The HFPA did respond (eventually), in their own way.
“We hear your concerns about the changes our association needs
to make and want to assure you that we are working diligently on
all of them,” current HFPA president Ali Sar wrote to Sarandos
later Friday. “We would love to meet with you and your team so
we can review the very specific actions that are already in the
works,” he added. “An open dialogue would help to ensure that we
are addressing these concerns as quickly as possible.” Sar then
went on to challenge several of Sarandos and Netflix’s claims
about the state of the organization and its reforms – Read the
full HFPA response below.
In other conversations over the past few days and in an addendum
to Sarandos’ letter, Netflix has advocated that the HFPA adopted
a definable set of awards-season rules and a clear and immediate
code of ethics, I hear. Unlike the current nonplussed attitude
the HFPA takes, with press conferences closely connected to
Globes nominations, gifts, member selfies, and other grifter-ish
methods, the streamer has suggested something similar to what
AMPAS and the TV Academy do. Such a written-down playbook of
sorts could begin to wash off the taint the HFPA has in terms of transparency and governance.

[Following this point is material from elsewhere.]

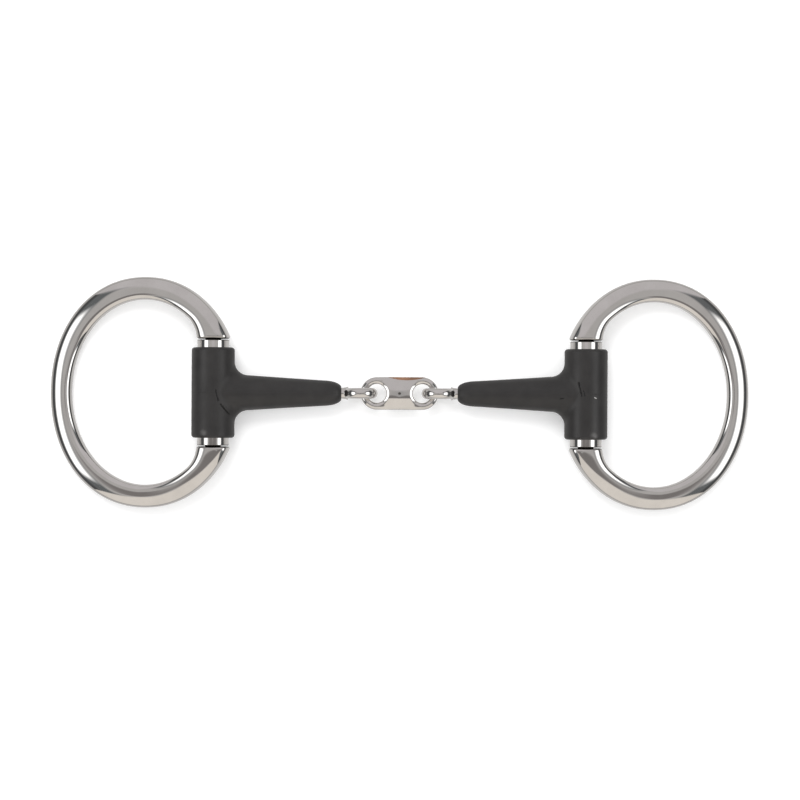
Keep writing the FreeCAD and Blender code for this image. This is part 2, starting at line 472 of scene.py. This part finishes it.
def finishPiece(piece, body, slotName, *nodes):
    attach(piece, body)
    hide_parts(*nodes)


# Cheek rings: the section follows two outlines, and grows thicker and flat-faced at each end

cheekRing = {
    "stations": 260.0,
    "pointsAround": 80.0,
    "outerCentre": 26.5,
    "outerReach": 37.0,
    "outerRise": 44.5,
    "outerFullness": 2.1,
    "innerCentre": 26.6,
    "innerReach": 28.6,
    "innerRise": 35.7,
    "innerFullness": 2.0,
    "shoulderTop": 28.6,
    "shoulderOffset": 2.45,
    "shoulderPower": 1.4,
    "endHeight": 20.8,
    "rimRounding": 0.8,
    "thickness": 5.8,
    "endThickness": 10.4,
    "crestShare": 0.67,
    "endCrestShare": 0.5,
    "bowEdgeRise": 0.55,
    "bowCrestRun": 0.5,
    "bowInnerRun": 0.55,
    "bowInnerRise": 0.55,
    "archEdgeRise": 0.2,
    "archCrestRun": 0.9,
    "archInnerRun": 0.9,
    "archInnerRise": 0.6,
    "endEdgeRise": 0.7,
    "endCrestRun": 0.9,
    "endInnerRun": 0.9,
    "endInnerRise": 0.7,
    "flattenEnd": 0.6,
    "swellStart": 0.62,
    "archLift": 0.03,
    "capShare": 0.08,
}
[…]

Accordingly, Netflix has also recommended that diversity and
inclusion be part of the 78-year-old group’s mission statement
as part of a commitment to the process of an HFPA that looks
more like Hollywood. To enlarge that aim practically, the
streamer has urged the HFPA to think bigger and faster.
Specifically, Netflix believes the group’s plan to add 20 new
members by the end of the year and fatten up its total
membership by 50% is too little too late. Oddly, according to
correspondence we have seen, Netflix refer to the process
occurring over three years, while the HFPA has said it will take
no longer than 18 months. Nonetheless, streamer co-run by Reed
Hastings feels the HFPA should grow to more than 300 members to
truly enact change and inclusion, and that the timing should be
in a matter of months, not over a year, sources close to the
talks tell me.
Once again, the clock is ticking for the HFPA.
Earlier today 100 global PR firms said publicly that they would
“continue to refrain from any HFPA sanctioned events, including
press conferences, unless and until these issues are illuminated
in detail with a firm commitment to a timeline that respects the
looming 2022 season reality.”
Now Netflix is taking the speak-softly-and-carry-a-big- stick
approach, to paraphrase Theodore Roosevelt – and that may carry
all the weight in the world, finally.
So, with Time’s Up, top flacks and the National Association of
Black Journalists all already expressing their displeasure with
the HFPA and its attempt at reform, and NBC putting the pressure
on behind the scenes, who will be next to stand up now that
Netflix has added its voice to the chorus?